In the body, many trans fats are just a stepping stone to other normal functional and necessary molecules. It has long been known about bacteria converting fats to trans fats in ruminant animals, such as cows. Once considered a problem, information is now pointing to some of these bacterial conversions as being ultimately beneficial. For example, some of the Conjugated Linoleic Acids (CLA’s) have been revealed to be effective in controlling many diseases and cancers. Other CLA’s are definitely bad news. The same is proving to be true about CLnA’s, or Conjugated Linolenic Acid.
It would seem a rather broad but accurate statement that basically trans fats in and of themselves do not represent a threat. Naturally produced trans fats are mostly beneficial. In general, it is the trans fats that are created by industry and those created through high temperature cooking that clearly are hazardous to your health.
Be aware that trans fats sneak into a diet. If a food contains less than .5 grams trans fat per serving, current label regulations dictate that trans fats need not be reported. Of course, the tactic is to reduce the serving size until the trans fats disappear, off the label at least. If the list of ingredients includes “shortening”, that is also code for trans fat.
The trans fatty acids listed are just a fraction of the actual isomers. There are 20 different isomers of C18:1, 8 of which are trans fats. There are 19 different isomers of C18:2, 11 of which are trans fats. There are 19 different isomers of C18:3, 13 of which are trans fats. Many are rare, some are synthetic. About half are actually found in any food. Listed here are the trans fatty acids most commonly found in food, both of natural and industrial origins. Any and all branched chain fatty acids and cyclic fatty acids present in foods from natural, industrial or cooking processes are not included in this discussion.

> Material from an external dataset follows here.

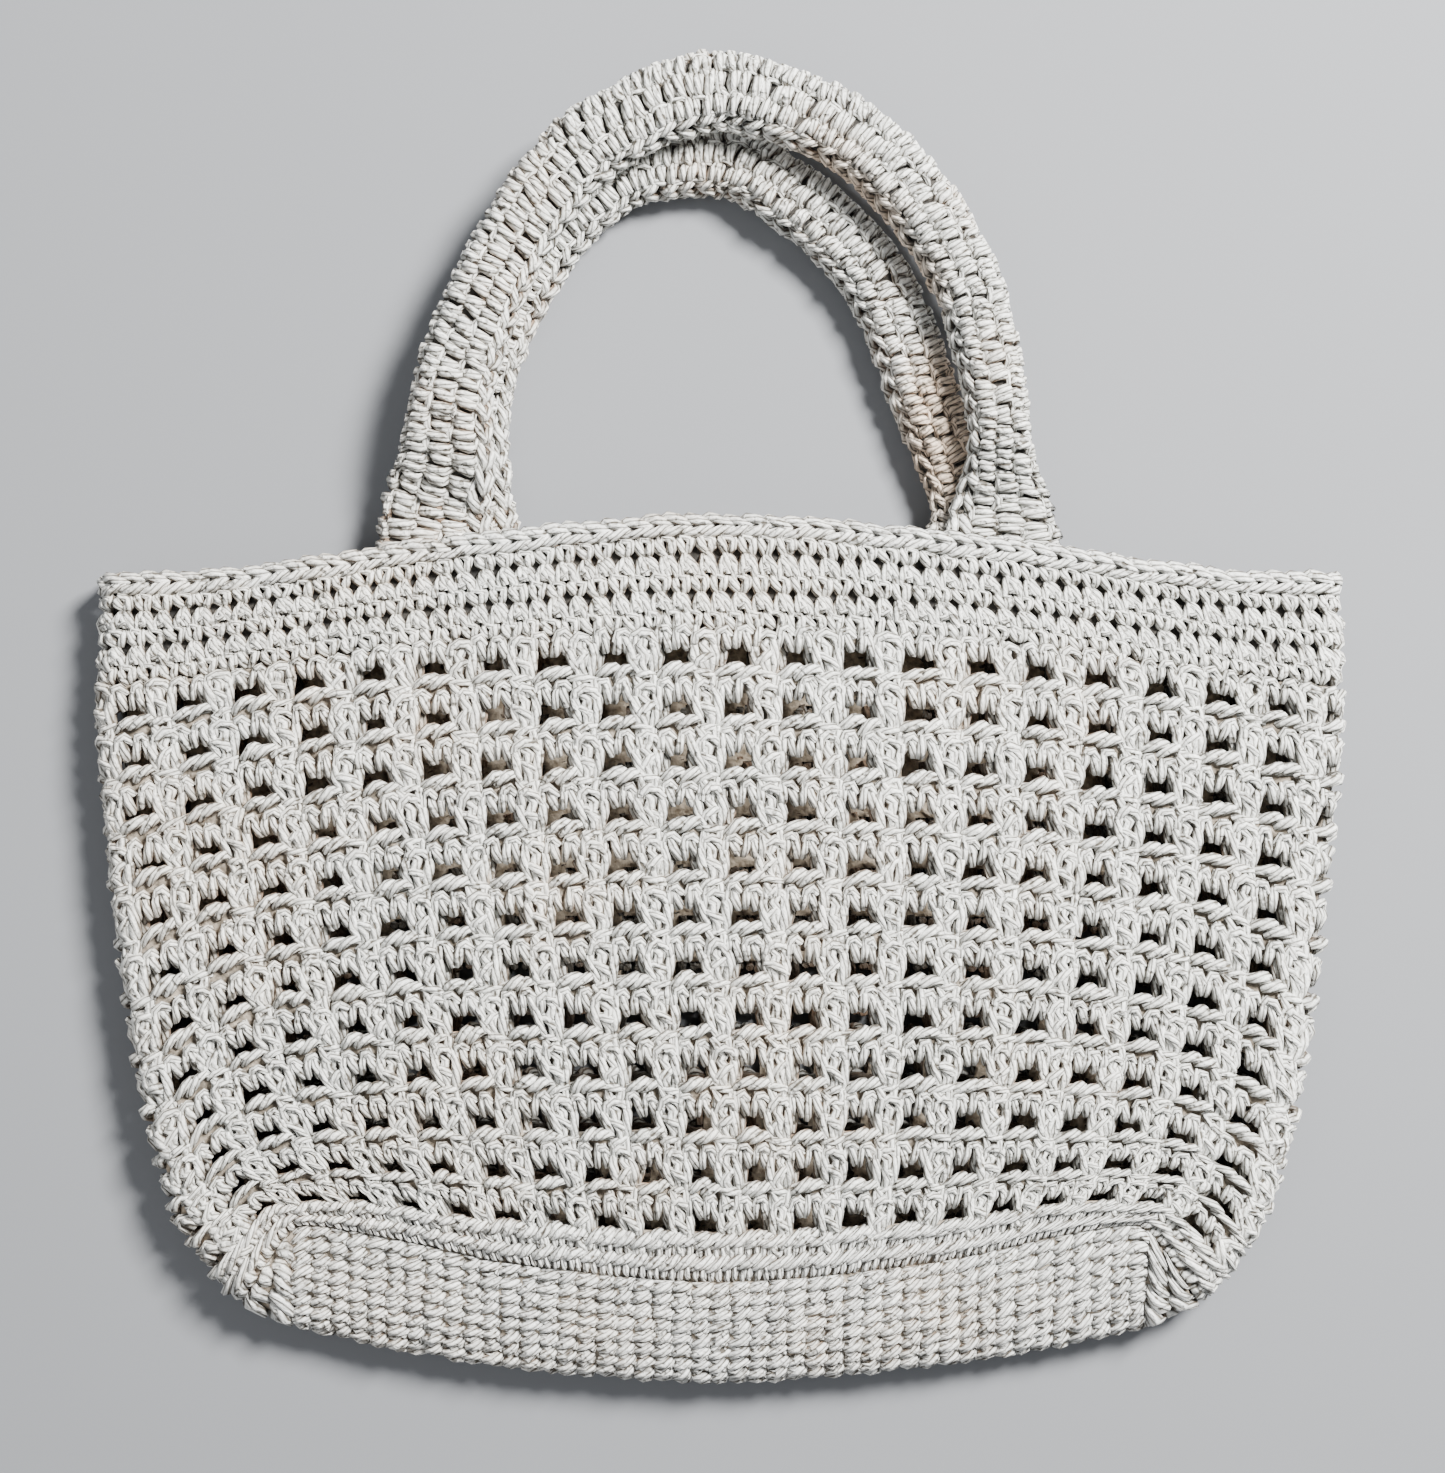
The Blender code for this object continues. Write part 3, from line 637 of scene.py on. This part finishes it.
def core_material(name, dark, light):
    """Yarn deep between the strands, with the stitches' rise and fall, mottled between the dark and light colours
    given; where it lies between strands, those colours are painted shade.
    """
    material = bpy.data.materials.new(name)
    material.use_nodes = True
    nodes, links = material.node_tree.nodes, material.node_tree.links
    surface = nodes["Principled BSDF"]
    surface.inputs["Roughness"].default_value = 0.95
    place = nodes.new("ShaderNodeTexCoord")
    noise = nodes.new("ShaderNodeTexNoise")
    noise.inputs["Scale"].default_value = 420.0
    links.new(place.outputs["Object"], noise.inputs["Vector"])
    ramp = nodes.new("ShaderNodeValToRGB")
    ramp.color_ramp.elements[0].position, ramp.color_ramp.elements[1].position = 0.35, 0.68
    ramp.color_ramp.elements[0].color, ramp.color_ramp.elements[1].color = (*dark, 1), (*light, 1)
    bump = nodes.new("ShaderNodeBump")
    bump.inputs["Distance"].default_value = 0.001
    links.new(noise.outputs[0], ramp.inputs[0])
    links.new(ramp.outputs[0], surface.inputs["Base Color"])
    links.new(noise.outputs[0], bump.inputs["Height"])
    links.new(bump.outputs[0], surface.inputs["Normal"])
    return material


LIGHT, SHADE, WARM = (0.97, 0.975, 0.925), (0.10, 0.088, 0.07), (0.93, 0.77, 0.59)
NET_CORD = cord_material("net_cord", LIGHT, SHADE, WARM)
BAND_CORD = cord_material("band_cord", LIGHT, SHADE, WARM)
RIM_CORD = cord_material("rim_cord", (0.97, 0.975, 0.935), SHADE, WARM)
BASE_CORD = cord_material("base_cord", (0.96, 0.965, 0.93), SHADE, WARM)
# Warm colour of the handles, painted into their shade and into spots of shade on their inner sides.
HANDLE_WARM_SHADE = (0.92, 0.72, 0.55)
FRONT_CORD = cord_material("front_handle_cord", LIGHT, SHADE, HANDLE_WARM_SHADE, (
    ((0.0330, 0.1570, 0.012), 0.018), ((0.0430, 0.1430, 0.012), 0.018), ((0.0540, 0.1250, 0.012), 0.018),
))
BACK_CORD = cord_material("back_handle_cord", LIGHT, SHADE, HANDLE_WARM_SHADE, (
    ((0.0700, 0.0970, 0.008), 0.021), ((0.0660, 0.0760, 0.008), 0.024),
))
# Painted shade: a near-black sheet behind the band's and handles' stitches, seen in the gaps between them.
SHADOW_CORE = core_material("painted_shade_yarn", (0.012, 0.011, 0.010), (0.05, 0.045, 0.038))
INSIDE = core_material("inside_yarn", (0.30, 0.27, 0.22), (0.78, 0.76, 0.70))
# Painted warm shade for the back wall's inside, seen through the net's holes.
FAR_SHADED_CORE = core_material("far_shaded_yarn", (0.30, 0.235, 0.165), (0.80, 0.68, 0.53))
# Painted shade between the strands of the front net, border and base.
NET_CORE = core_material("shaded_yarn", (0.12, 0.10, 0.075), (0.40, 0.34, 0.27))


def drift(v):
    """How far the columns have slid round by row v, in cells, as they do when rows are worked round."""
    t = np.clip((12 - v) / 12, -0.2, 1.1)
    return 0.665 + 0.25 * t + 0.235 * t * t


def over(columns, rows):
    """Every (column, row) pair as two flat arrays."""
    a, b = np.meshgrid(columns, rows)
    return a.ravel(), b.ravel()


RING = charted(ring_at, (0, CELLS), (-1.4, 14.8), (CELLS * 40, 324), True)
FIRST_HOLE, HOLE_STEP = 0.25, 1.0264


def net_at(cell, v):
    return RING(cell + drift(v), v)


def hole_at(cell, row):
    """The net where row counts its rows of holes. The rows of the back wall sag in its middle."""
    round_back = np.mod(cell + drift(FIRST_HOLE + HOLE_STEP * row), CELLS)
    across = np.sin(math.pi * np.clip((round_back - 20.4) / 20.9, 0, 1))
    sag = 0.44 * across * np.sin(math.pi * np.clip((row - 3.0) / 8.8, 0, 1))
    return net_at(cell, FIRST_HOLE + HOLE_STEP * (row - sag))


def build_net():
    posts = strand_set(NET_POST), strand_set(mirrored(NET_POST))
    leaf, teeth = strand_set(NET_LEAF), strand_set(NET_TEETH)
    unit_a, unit_b = 1 / CELL_WIDE, 1 / ROW_TALL
    # The last value of each wall is the painted shade on its strands' inner sides: full on the front, lighter on the
    # back wall seen through the holes.
    for side, columns, seed, inner in (("front", range(-1, 20), 11, 1.0), ("back", range(20, 41), 12, 0.35)):
        work = Work(seed)
        a, b = over(np.array(columns), np.arange(0, 12))
        turned = work.rng.random(len(a)) < 0.4
        for post, some in zip(posts, (~turned, turned)):
            work.add(post, a[some] * CELL_WIDE, b[some] * ROW_TALL, hole_at, unit_a, unit_b, jitter=0.32,
                     inner=inner)
        work.finish(f"net_posts_{side}", NET_CORD, "net_body")
        work = Work(seed + 5)
        for stitch, first in ((leaf, 0), (teeth, 1)):
            a, b = over(np.array(columns), np.arange(first, first + 12))
            pulled = 1.6 * np.abs(np.mod(a + 1, 21) / 10 - 1) ** 3 * first
            work.add(stitch, a * CELL_WIDE, b * ROW_TALL - pulled, hole_at, unit_a, unit_b, jitter=0.32,
                     inner=inner)
        work.finish(f"net_bars_{side}", NET_CORD, "net_body")

    def opens(cell, row):
        across, up = (cell % 1.0) * CELL_WIDE, ((row + 0.5) % 1.0 - 0.5) * ROW_TALL
        return 3.6 < across < 13.6 and abs(up) < 4.3

    # Sheets behind the net's strands, open at the holes: painted shade on the front, painted warm shade on the back
    # wall seen through the holes.
    for side, first, material in (("front", -1, NET_CORE), ("back", 20, FAR_SHADED_CORE)):
        core_sheet(f"net_core_{side}", hole_at, (first, first + 21), (-0.5, 11.5), (21 * 5, 12 * 5), -1.5 * MM,
                   material, "net_body", opens)


def build_band():
    lump, legs = strand_set(BAND_FAN), strand_set(BAND_LEGS)
    low, high = 12.08, RIM_ROW
    rows = 5
    tall = (high - low) / rows
    unit_a = 1 / STITCHES / STITCH
    unit_b = tall / 6.6
    work = Work(21)
    for row in range(rows):
        a = np.arange(CELLS * STITCHES) * STITCH + 0.35 * ((row + 1) // 2) * STITCH
        b = np.zeros(len(a)) + low / unit_b + row * 6.6
        work.add(lump if row % 2 == 1 else legs, a, b, net_at, unit_a, unit_b)
    work.finish("band_stitches", BAND_CORD, "top_band")
    core_sheet("band_inside", RING, (0, CELLS), (11.95, RIM_ROW), (CELLS * 3, 6), -3.0 * MM, INSIDE,
               "top_band", None, True)
    # A near-black sheet behind the band's stitches: painted shade in their gaps.
    core_sheet("band_core", RING, (0, CELLS), (11.95, RIM_ROW), (CELLS * 3, 6), -2.0 * MM, SHADOW_CORE,
               "top_band", None, True)


def rim_at(cell, h):
    """The rim over the band, h metres above the band's edge."""
    point = RING(cell, np.full(np.shape(cell), float(RIM_ROW)))
    point[..., 1] += h
    return point


def build_rim():
    link = strand_set(RIM_LINK)
    work = Work(31)
    a = np.arange(CELLS * STITCHES) * STITCH
    work.add(link, a, np.zeros(len(a)), rim_at, 1 / STITCHES / STITCH, MM, jitter=0.15)
    work.finish("rim_links", RIM_CORD, "rim_chain")


def build_border():
    link, legs = strand_set(RIDGE_LINK), strand_set(BORDER_LEGS)
    unit_a, unit_b = 1 / STITCHES / STITCH, 1 / 13.2
    work = Work(41)
    a = np.arange(CELLS * STITCHES) * STITCH
    for stitch, slide, low in ((link, 0, -7.8), (link, 2.2, -1.5), (legs, 0, -13.0), (legs, 1.4, -6.6)):
        work.add(stitch, a + slide, np.full(len(a), low), RING, unit_a, unit_b, jitter=0.2,
                 shift=-0.5 if stitch is link else -0.9)
    work.finish("border_stitches", BASE_CORD, "base_border")
    # A sheet of painted shade behind the border's stitches.
    core_sheet("border_core", RING, (0, CELLS), (-1, 0.06), (CELLS * 3, 4), -1.2 * MM, NET_CORE,
               "base_border", None, True)


def build_base():
    brick, link = strand_set(BASE_BRICK), strand_set(RIDGE_LINK)
    samples = np.linspace(-1, 1, 200)
    line = base_line(np.zeros(200), samples)
    run = np.concatenate([[0], np.cumsum(np.linalg.norm(np.diff(line, axis=0), axis=1))])
    half = (ROWS[0, 1] * BAG_WIDTH / 2 - WALL / 2) / MM
    rows = int(round(run[-1] / MM / 3.8))

    def folded(share, place):
        return base_at(share, np.interp(place, run / run[-1], samples))

    surface = charted(folded, (-1, 1), (0, 1), (500, 160))
    columns = np.arange(-int(half // 5.7) - 0.5, half // 5.7 + 0.6)
    a, b = over(columns * 5.7, np.arange(rows) * 4.0)
    work = Work(51)
    inside = np.abs(a + 2.8) < half * 0.94
    work.add(brick, a[inside], b[inside], surface, 1 / half, 1 / (rows * 4.0), jitter=0.3)
    for edge in (-0.985, -0.95, 0.95, 0.985):
        line = surface(np.full(60, edge), np.linspace(0, 1, 60))
        length = np.linalg.norm(np.diff(line, axis=0), axis=1).sum() / MM
        count = max(2, round(length / 5.4))
        work.add(link, np.arange(count) * length / count, np.zeros(count),
                 lambda along, across: surface(edge - across, along), 1 / length, 1 / half, jitter=0.2, shift=-0.8)
    work.finish("base_stitches", BASE_CORD, "base_panel")
    # A sheet of painted shade behind the base's stitches.
    core_sheet("base_core", surface, (-0.995, 0.995), (0, 1), (60, 24), -1.2 * MM, NET_CORE, "base_panel")


def build_handle(name, path, end_z, tube_z, node, cord, seed):
    exact, length = handle_surface(path, end_z, tube_z)
    surface = charted(exact, (0, length), (0, 1), (500, 80), closed_b=True)
    bars, vee = strand_set(STRAP_BARS), strand_set(STRAP_VEE)
    rows = 9
    count = int(length / MM / 6.0)
    pitch = length / MM / count
    stitch = np.arange(count) * pitch
    work = Work(seed)
    for row in range(rows):
        vees = row in (3, 4, 5)
        work.add(vee if vees else bars, stitch + (row * 2.3) % pitch, np.full(count, (row - 0.5) * 6.0), surface, MM,
                 -1 / rows / 6.0, jitter=0.4, shift=-1.7)
    work.finish(f"{name}_stitches", cord, node)
    # A near-black sheet inside the handle: painted shade in the gaps between its stitches.
    core_sheet(f"{name}_core", exact, (0, length), (0, 1), (120, 18), 2.2 * MM, SHADOW_CORE, node, None, True)


def build_stage():
    work = bmesh.new()
    bmesh.ops.create_grid(work, x_segments=1, y_segments=1, size=2.0)
    mesh = bpy.data.meshes.new("floor")
    work.to_mesh(mesh)
    work.free()
    floor = bpy.data.objects.new("floor", mesh)
    bpy.context.scene.collection.objects.link(floor)
    material = bpy.data.materials.new("floor_paper")
    material.use_nodes = True
    surface = material.node_tree.nodes["Principled BSDF"]
    surface.inputs["Base Color"].default_value = (0.215, 0.222, 0.235, 1)
    surface.inputs["Roughness"].default_value = 0.9
    mesh.materials.append(material)


def add_light(name, place, size, power, colour):
    data = bpy.data.lights.new(name, "AREA")
    data.size, data.energy, data.color = size, power, colour
    lamp = bpy.data.objects.new(name, data)
    lamp.location = place
    way = -np.array(place) / np.linalg.norm(place)
    from mathutils import Vector

    lamp.rotation_mode = "QUATERNION"
    lamp.rotation_quaternion = Vector(way).to_track_quat("-Z", "Y")
    bpy.context.scene.collection.objects.link(lamp)


def build_view():
    data = bpy.data.cameras.new("camera")
    data.lens, data.sensor_width = 60, 36
    camera = bpy.data.objects.new("camera", data)
    camera.location = (0.0007, -0.0034, 0.7145)
    bpy.context.scene.collection.objects.link(camera)
    bpy.context.scene.camera = camera
    add_light("key", (0.75, 0.7, 1.0), 0.40, 103, (1.0, 0.99, 0.97))
    add_light("fill", (-0.9, -0.3, 1.2), 1.2, 6, (0.97, 0.98, 1.0))
    world = bpy.data.worlds.new("studio")
    world.use_nodes = True
    world.node_tree.nodes["Background"].inputs[0].default_value = (0.95, 0.97, 1.0, 1)
    world.node_tree.nodes["Background"].inputs[1].default_value = 0.34
    bpy.context.scene.world = world


build_view()
build_stage()
build_net()
build_band()
build_rim()
build_border()
build_base()
build_handle("front_handle", FRONT_PATH, 0.0124, 1.5 * TUBE_THICK + CLEAR, "front_handle",
             FRONT_CORD, 61)
build_handle("back_handle", BACK_PATH, WALL + CLEAR + END_THICK / 2, TUBE_THICK / 2, "back_handle",
             BACK_CORD, 71)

Just a note about molecular diagrams. Shown is an simplistic, two dimensional version that is just meant to demonstrate bond locations. Four sorts of three dimensional diagrams are used: Ball and Stick, Stick, van der Waals and Wireframe. Each is used to demonstrate different aspects of functionality of a molecule. Ball and Stick diagrams come in two flavors. The first simpler version shows bond location and the kinks from cis bonds versus trans bonds. It is useful and easy to view, but does not demonstrate an actual depiction of a molecule. The second Ball and Stick shows the actual molecular shape in 3D, which is very informative, but hard to view, especially with a complicated molecule such as a triglyceride or a cyclic fatty acid.